We then wandered into the civic centre gardens which was full of ducks and waterlilies, pausing on the bridge to admire a tree on the way over. 11yo loves ducks and stole my phone to take a million photos. I picked a couple to showcase.
We also walked along the railway line (don’t worry it was on the correct side of the fence using a bike/pedestrian path) to a bamboo grove that I know about and cut some stalks as youngest wanted to make spears Stone Age style. We decided on the walk home that maybe we would upgrade a little bit as thinking about trying to cut the bamboo with sharp rocks was painful given that we struggled a little bit using a multitool knife to do the initial cutting), and I’m now waiting for @melbourneswest to do a video on how to make spearheads to go along with whatever research we end up doing. It’s otherwise a project that is going to have to wait for us to get back to Perth as we ran out of time before leaving.
Christmas Island is our two yearly “big reset” and I think all of us were really looking forward to it more than usual this year. The airport wait was so much easier with older kids.

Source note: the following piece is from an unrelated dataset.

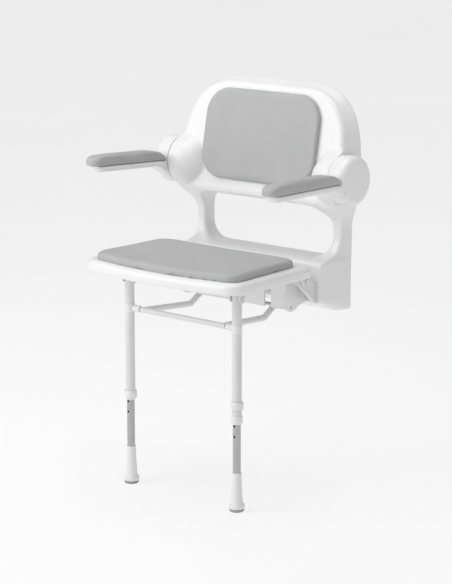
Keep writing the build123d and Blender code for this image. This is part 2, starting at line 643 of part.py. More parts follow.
COLLAR_R = 13.3
COLLAR_TOP_HEIGHT = 227.0
COLLAR_BOTTOM_HEIGHT = 207.0
COLLAR_LIP_R = 9.3
RING_R = 15.3
RING_HEIGHT = 18.0
RING_BORE_R = 13.6
RING_LIP_T = 2.0
RING_LIP_R = 11.35
RING_TOP = {"left": COLLAR_TOP_HEIGHT + RING_LIP_T + 0.3, "right": 259.3}
CLIP_R = 14.0
CLIP_HALF = 10.0
CLIP_BOSS_R = 8.5
CLIP_NEAR = 131.0
STUB_END = 145.0
FOOT_TOP_HEIGHT = 92.0
FOOT_BASE_R = 18.6
FOOT_PAD_HEIGHT = 7.0


for side, side_name in SIDES:
    leg_x = side * LEG_X
    with BuildPart() as leg_tube:
        add(turned(leg_x, [(TUBE_BORE_R, TUBE_BOTTOM_HEIGHT), (TUBE_R, TUBE_BOTTOM_HEIGHT),
                       (TUBE_R, TUBE_TOP_HEIGHT), (TUBE_BORE_R, TUBE_TOP_HEIGHT)]))
        add(rod(side, LEG_X - 20, LEG_X + 20, LEG_Y, LEG_PIN_HEIGHT, PIN_R), mode=Mode.SUBTRACT)
    keep(leg_tube, f"leg_tube_{side_name}")

    with BuildPart() as leg_plug:
        add(turned(leg_x, [(0, TUBE_TOP_HEIGHT - 6), (TUBE_BORE_R, TUBE_TOP_HEIGHT - 6),
                       (TUBE_BORE_R, TUBE_TOP_HEIGHT), (TUBE_R, TUBE_TOP_HEIGHT),
                       (TUBE_R - 1.5, TUBE_TOP_HEIGHT + 2), (0, TUBE_TOP_HEIGHT + 2)]))
    keep(leg_plug, f"leg_plug_{side_name}")

    with BuildPart() as leg_pin:
        add(rod(side, LEG_PLATES[0] - 1, LEG_PLATES[1] + 0.4, LEG_Y, LEG_PIN_HEIGHT, PIN_R))
        add(rod(side, LEG_PLATES[1] + 0.4, LEG_PLATES[1] + 2.4, LEG_Y, LEG_PIN_HEIGHT, 5.2))
    keep(leg_pin, f"leg_pin_{side_name}")

    with BuildPart() as leg_clip:
        add(turned(leg_x, [(TUBE_R, CLIP_HEIGHT - CLIP_HALF), (CLIP_R - 1, CLIP_HEIGHT - CLIP_HALF),
                       (CLIP_R, CLIP_HEIGHT - CLIP_HALF + 1), (CLIP_R, CLIP_HEIGHT + CLIP_HALF - 1),
                       (CLIP_R - 1, CLIP_HEIGHT + CLIP_HALF), (TUBE_R, CLIP_HEIGHT + CLIP_HALF)]))
        add(rod(side, CLIP_NEAR, LEG_X, CLIP_Y, CLIP_HEIGHT, CLIP_BOSS_R))
        with BuildSketch(Plane.XY.offset(level(CLIP_HEIGHT - CLIP_HALF))):
            with Locations((leg_x, LEG_Y)):
                Circle(TUBE_R)
        extrude(amount=2 * CLIP_HALF, mode=Mode.SUBTRACT)
        add(rod(side, CLIP_NEAR - 1, STUB_END + 1, CLIP_Y, CLIP_HEIGHT, PIN_R + OPEN_PIVOT_CLEARANCE),
            mode=Mode.SUBTRACT)
    keep(leg_clip, f"leg_clip_{side_name}")

    with BuildPart() as collar:
        add(turned(leg_x, [(COLLAR_LIP_R, COLLAR_BOTTOM_HEIGHT), (COLLAR_R - 1.5, COLLAR_BOTTOM_HEIGHT),
                       (COLLAR_R, COLLAR_BOTTOM_HEIGHT + 2), (COLLAR_R, COLLAR_TOP_HEIGHT - 2),
                       (COLLAR_R - 1, COLLAR_TOP_HEIGHT), (TUBE_R, COLLAR_TOP_HEIGHT),
                       (TUBE_R, TUBE_BOTTOM_HEIGHT), (COLLAR_LIP_R, TUBE_BOTTOM_HEIGHT)]))
    keep(collar, f"collar_{side_name}")

    ring_top = RING_TOP[side_name]
    with BuildPart() as lock_ring:
        add(turned(leg_x, [(RING_LIP_R, ring_top - RING_LIP_T), (RING_LIP_R, ring_top),
                       (RING_R - 1.5, ring_top), (RING_R, ring_top - 1.5),
                       (RING_R, ring_top - RING_HEIGHT + 1), (RING_R - 1, ring_top - RING_HEIGHT),
                       (RING_BORE_R, ring_top - RING_HEIGHT), (RING_BORE_R, ring_top - RING_LIP_T)]))
    keep(lock_ring, f"lock_ring_{side_name}")

    with BuildPart() as inner_leg:
        add(turned(leg_x, [(INNER_BORE_R, INNER_BOTTOM_HEIGHT), (INNER_R, INNER_BOTTOM_HEIGHT),
                       (INNER_R, INNER_TOP_HEIGHT), (INNER_BORE_R, INNER_TOP_HEIGHT)]))
        with BuildSketch(Plane.XZ.offset(-LEG_Y)):
            with Locations([(leg_x, level(LOWEST_HOLE_HEIGHT + HOLE_PITCH * k))
                            for k in range(HOLE_COUNT)]):
                Circle(HOLE_R)
        extrude(amount=INNER_R + 2, both=True, mode=Mode.SUBTRACT)
    keep(inner_leg, f"inner_leg_{side_name}")

    with BuildPart() as foot:
        with BuildSketch(Plane(origin=(leg_x, LEG_Y, 0), x_dir=(1, 0, 0), z_dir=(0, -1, 0))):
            with BuildLine():
                base = Polyline((0, level(FOOT_PAD_HEIGHT)), (FOOT_BASE_R - 1, level(FOOT_PAD_HEIGHT)),
                                (FOOT_BASE_R, level(FOOT_PAD_HEIGHT + 1.5)), (FOOT_BASE_R, level(15)),
                                (16.5, level(18.5)), (14.4, level(20.5)))
                flare = Spline(base @ 1, (12.3, level(50)), (11.0, level(FOOT_TOP_HEIGHT - 1)),
                               tangents=((-0.05, 1), (-0.02, 1)))
                Polyline(flare @ 1, (10.4, level(FOOT_TOP_HEIGHT)), (INNER_R, level(FOOT_TOP_HEIGHT)),
                         (INNER_R, level(INNER_BOTTOM_HEIGHT)), (0, level(INNER_BOTTOM_HEIGHT)),
                         base @ 0)
            make_face()
        revolve(axis=Axis((leg_x, LEG_Y, 0), (0, 0, 1)))
    keep(foot, f"foot_{side_name}")

    with BuildPart() as foot_pad:
        add(turned(leg_x, [(0, 0), (15, 0), (17, 2), (17, FOOT_PAD_HEIGHT), (0, FOOT_PAD_HEIGHT)]))
    keep(foot_pad, f"foot_pad_{side_name}")

# ---------------------------------------------------------------- link frame

EYE_BUSH_R = 6.0
BAR_EYE_R = 9.0
BAR_EYE_HALF = 6.0
with BuildPart() as link_crossbar:
    with BuildSketch(Plane.YZ.offset(-CROSSBAR_HALF)):
        with Locations((CLIP_Y, level(CLIP_HEIGHT))):
            Circle(CROSSBAR_R)
    extrude(amount=2 * CROSSBAR_HALF)
    with BuildSketch(Plane.YZ.offset(-STUB_END)):
        with Locations((CLIP_Y, level(CLIP_HEIGHT))):
            Circle(PIN_R)
    extrude(amount=2 * STUB_END)
keep(link_crossbar, "link_crossbar")

for side, side_name in SIDES:
    with BuildPart() as link_bar:
        knee = (side * BAR_KNEE[0], BAR_KNEE[1], level(BAR_KNEE[2]))
        with BuildLine() as route:
            FilletPolyline((side * BAR_END_X, CLIP_Y, level(CLIP_HEIGHT)), knee,
                           (side * BAR_EYE_X, LINK_Y, level(LINK_HEIGHT)), radius=BAR_BEND_R)
        with BuildSketch(Plane(origin=route.line @ 0, z_dir=route.line % 0)):
            Circle(BAR_R)
        sweep(path=route.line)
        add(rod(side, BAR_EYE_X - BAR_EYE_HALF, BAR_EYE_X + BAR_EYE_HALF, LINK_Y, LINK_HEIGHT, BAR_EYE_R))
        add(rod(side, BAR_EYE_X - 15, BAR_EYE_X + 15, LINK_Y, LINK_HEIGHT, EYE_BUSH_R), mode=Mode.SUBTRACT)
        # coped to sit on the crossbar
        add(rod(side, BAR_END_X - 15, CROSSBAR_HALF + 1, CLIP_Y, CLIP_HEIGHT, CROSSBAR_R),
            mode=Mode.SUBTRACT)
    keep(link_bar, f"link_bar_{side_name}")

    with BuildPart() as link_bush:
        add(rod(side, BAR_EYE_X - BAR_EYE_HALF, BAR_EYE_X + BAR_EYE_HALF, LINK_Y, LINK_HEIGHT, EYE_BUSH_R))
        add(rod(side, BAR_EYE_X - 15, BAR_EYE_X + 15, LINK_Y, LINK_HEIGHT, PIN_R + RUNNING_CLEARANCE),
            mode=Mode.SUBTRACT)
    keep(link_bush, f"link_bush_{side_name}")
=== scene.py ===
import json
from math import pi, radians

import bmesh
import bpy
import numpy as np
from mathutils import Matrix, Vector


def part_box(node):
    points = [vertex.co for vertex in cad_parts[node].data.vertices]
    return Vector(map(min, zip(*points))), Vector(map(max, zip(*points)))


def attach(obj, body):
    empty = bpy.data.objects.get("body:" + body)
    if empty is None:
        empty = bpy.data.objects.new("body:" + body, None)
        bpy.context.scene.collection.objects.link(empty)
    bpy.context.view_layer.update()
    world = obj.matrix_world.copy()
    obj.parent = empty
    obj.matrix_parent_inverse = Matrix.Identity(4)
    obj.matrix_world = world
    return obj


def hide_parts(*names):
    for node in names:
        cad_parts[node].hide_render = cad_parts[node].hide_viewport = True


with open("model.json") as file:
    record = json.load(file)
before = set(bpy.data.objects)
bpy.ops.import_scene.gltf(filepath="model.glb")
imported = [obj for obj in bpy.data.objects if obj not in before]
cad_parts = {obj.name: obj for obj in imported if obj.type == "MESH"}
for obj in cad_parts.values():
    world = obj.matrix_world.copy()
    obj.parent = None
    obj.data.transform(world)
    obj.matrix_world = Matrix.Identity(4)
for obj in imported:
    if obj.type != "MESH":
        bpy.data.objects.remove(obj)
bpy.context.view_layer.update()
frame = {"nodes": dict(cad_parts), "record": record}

# Lengths are in metres. Every HEIGHT is above the floor, which the rubber foot pads stand on.
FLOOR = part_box("foot_pad_left")[0].z
SIDES = ((-1, "left"), (1, "right"))


def up(height):
    """Z in the frame of a height above the floor."""
    return FLOOR + height


# ------------------------------------------------------------------ camera, light and floor

CAMERA_PLACE = (2.938, -3.690, up(1.4903))
CAMERA_TURN = 0.69903
CAMERA_TILT = 0.22166
CAMERA_LENS = 123.2
CAMERA_SHIFT = (0.0033, 0.0015)
CAMERA_REACH = (0.05, 200.0)


def camera():
    """A long lens from the front right, a little above the seat."""
    data = bpy.data.cameras.new("camera")
    data.lens = CAMERA_LENS
    data.sensor_width = 36.0
    data.shift_x, data.shift_y = CAMERA_SHIFT
    data.clip_start, data.clip_end = CAMERA_REACH
    view = bpy.data.objects.new("camera", data)
    view.location = CAMERA_PLACE
    view.rotation_euler = (pi / 2 - CAMERA_TILT, 0.0, CAMERA_TURN)
    bpy.context.scene.collection.objects.link(view)
    bpy.context.scene.camera = view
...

We’d gone in pretty late December so there was a bit of a whirlwind helping to set up for the Christmas party and going out to another party afterwards and then the New Year party (which we hadn’t done for a while), but we did manage to slot in some other stuff.
There was another thrush family in the nest that has seen a lot of use over the years. We monitored their growth from a distance as usual, from blind ugly little things screeching for food all the way through to leaving the nest, which happened over a period of maybe three weeks.

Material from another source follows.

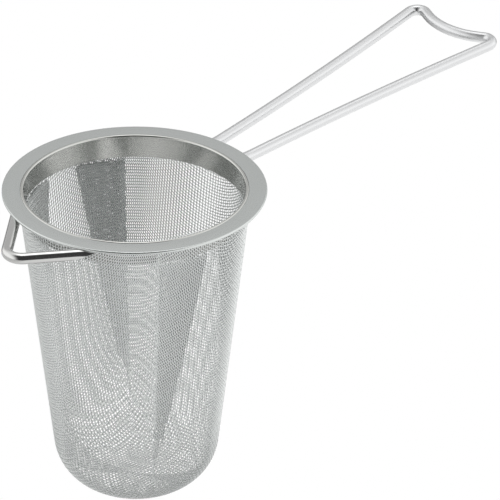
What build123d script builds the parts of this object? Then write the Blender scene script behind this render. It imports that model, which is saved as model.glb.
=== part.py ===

We had an unexpected hitchhiker on one of our first trips to the beach. 11yo was spun out at the size of the thing. J initially attempted to sweep it off with the windscreen wiper and failed, and after that we assumed it would get blown off during the drive, but it did not.

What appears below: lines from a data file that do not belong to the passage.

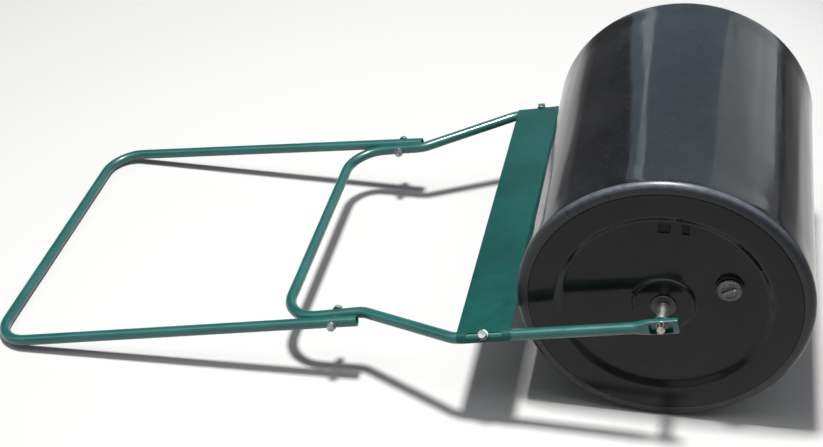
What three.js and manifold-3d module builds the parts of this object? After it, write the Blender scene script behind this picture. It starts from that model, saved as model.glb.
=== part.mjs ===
// Lawn roller: a water-filled drum on a plain axle, a bent-tube lower frame with a scraper plate,
// and a folding tube handle that rests on the ground. Millimetres, +Z up, drum axis along Y,
// origin on the ground under the middle of the whole machine.
import * as THREE from "three";
import { mergeVertices } from "three/addons/utils/BufferGeometryUtils.js";
import Module from "manifold-3d";

const wasm = await Module();
wasm.setup();

// ---- Driving dimensions ----
const GAP = 0.3;
const ROUND = 20;
const TUBE_SIDES = 16;
const DEG = Math.PI / 180;
const SIDES = [
  { label: "near", sign: -1 },
  { label: "far", sign: 1 },
];

// Drum
const DRUM_RADIUS = 230;
const DRUM_HALF_WIDTH = 288;
const DRUM_WALL = 5;
const RIM_FILLET = 12;
const RIM_LIP = 6;
const DRUM_FACETS = 48;
const PANEL_RADIUS = 164;
const PANEL_Y = 278;
const BOSS_RADIUS = 50;
const BOSS_HEIGHT = 6;
const SLEEVE_RADIUS = 14;
const SLEEVE_BORE = 12.4;

// Filler neck and plug, on the near end of the drum
const NECK_X = 97;
const NECK_Z = 44;
const NECK_RADIUS = 22;
const NECK_HEIGHT = 5;
const NECK_DEPTH = 10;
const NECK_HOLE = 14.8;
const PLUG_RADIUS = 14.4;
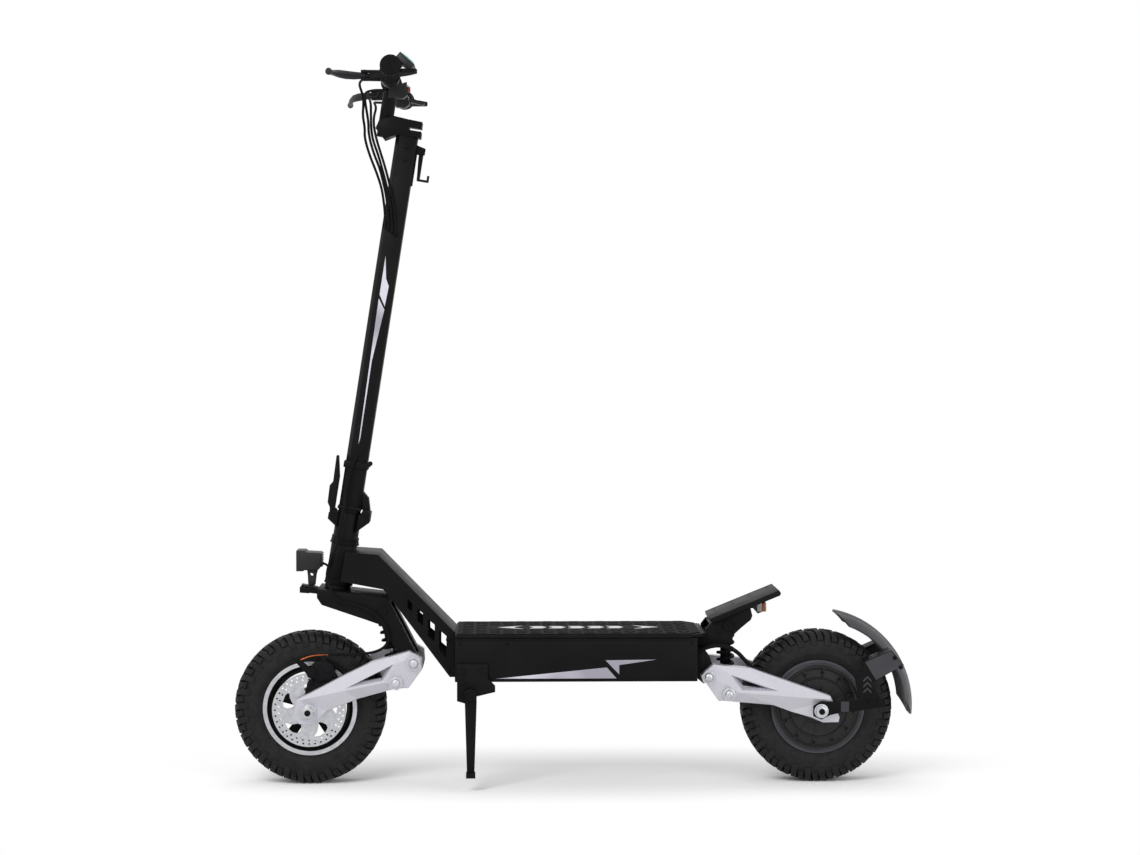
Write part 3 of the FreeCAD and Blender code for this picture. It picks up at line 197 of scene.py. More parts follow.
def cast_silver(colour):
    """Cast aluminium arms under silver paint: tiny metal flakes and a bright, broad sheen."""
    material, tree, shader = new_material("silver_painted_casting", Metallic=0.35, Roughness=0.4, Coat_Weight=0.15,
                                          Coat_Roughness=0.3)
    two_tone(tree, shader, object_noise(tree, 0.9, 2.0), colour, "#d2d1d9")
    vary(tree, shader, "Roughness", object_noise(tree, 14, 5.0), 0.32, 0.42)
    add_bump(tree, shader, object_noise(tree, 1.2, 3.0), "Fac", 0.04, 0.4)
    return material


def turned_steel(name, colour, second="#8f9094", rough=0.3):
    """Bright zinc plated or turned steel: fine tool marks that blur the reflections."""
    material, tree, shader = new_material(name, Metallic=1.0, Roughness=rough)
    two_tone(tree, shader, object_noise(tree, 8, 5.0), colour, second)
    vary(tree, shader, "Roughness", object_noise(tree, 2.5, 6.0), rough - 0.05, rough + 0.1)
    add_bump(tree, shader, object_noise(tree, 0.8, 2.0), "Fac", 0.02, 0.3)
    return material


def tyre_rubber(colour):
    """Vulcanised tyre rubber: matt, with mould marks and a trace of dust in the low places."""
    material, tree, shader = new_material("vulcanised_tyre_rubber", Roughness=0.62, IOR=1.52, Specular_IOR_Level=0.22)
    two_tone(tree, shader, object_noise(tree, 18, 6.0), colour, "#1d1d1d")
    vary(tree, shader, "Roughness", object_noise(tree, 6, 5.0), 0.52, 0.74)
    add_bump(tree, shader, object_noise(tree, 1.1, 4.0), "Fac", 0.12, 0.6)
    return material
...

11yo found a toy ruler from a toy workbench set from when my sister and I were really young, and started measuring everything with it. The markers look alright but we’re not sure of the accuracy due to it being a toy but decided it would suffice for purposes of his exercises. One of the first things to get measured was Albert, one of the resident robber crabs (there are a few and they are all Albert).
He then very quickly realised that he wasn’t going to remember these measurements and that he hadn’t brought a notebook with him like I’d suggested as he’d been pretty certain that he wouldn’t have a use for one. Fortunately Nanny came to the rescue and gave him one of hers. After writing down Albert’s measurements, he then wanted to measure a “normal” crab (ie a crab that wasn’t a robber crab).
The following day we headed out with the tools
and headed towards the Blowholes. Most of the way down the track we found a plethora of crabs, and also a plethora of mosquitoes which incessantly attempted to find cracks in the Aerogard. 11yo nonetheless valiantly carried on with his research despite the discomfort, and jokingly thanked me for the resounding applause as I tried to help by clapping at mosquitoes that were buzzing around us.
He got some really rough crab sketches and measurements from a distance (which are messier than usual as he’s not used to writing standing up) and then we fled to the Blowholes.
There was a really nice and much longer new walkway up as the old one had been severely damaged by an unusually large swell, according to an information sign halfway along the walk.
J spotted a Booby bird chilling in a corner of the walkway and 11yo immediately set about documenting it.
He didn’t want to get too close to the bird as he didn’t want it to fly away, and I also warned him that those things can slice your hand (speaking from personal experience when I’ve had to move/transport injured seabirds). J suggested that he count squares on the walkway as the grid was a uniform size so 11yo counted the area of squares the bird was sitting in and then measured the squares to be able to get the approximate size he needed without needing to measure it directly.
Photography has been another one of 13yo’s many and varied interests and she did end up with an Instax camera at one stage, but hasn’t taken any photos with it for a while as she always goes through her film really, really quickly. J loaned her one of his DSLRs and she rediscovered her interest.
She took the earlier photo of Cub measuring the robber crab, and the above two, one with the grass in focus and one with the hill in focus. She also took a bunch of photos on the walk but apparently wasn’t happy with any of them as they weren’t on the camera when the photos were offloaded.
And we’ll end with a couple of photos of a midnight flower that J took in Mum’s garden that I thought were particularly pretty.
11yo was fascinated by these when I told him they only opened at night and would close up during the day. The day after these photos were taken, he actually went and checked one of the midnight flowers to verify that they did in fact close up during the day and enthusiastically came to tell me that yes it was indeed closed during the day.
Looks like I might be doing a January HS Misc for this year as there’s a few more things that we have been and can get up to.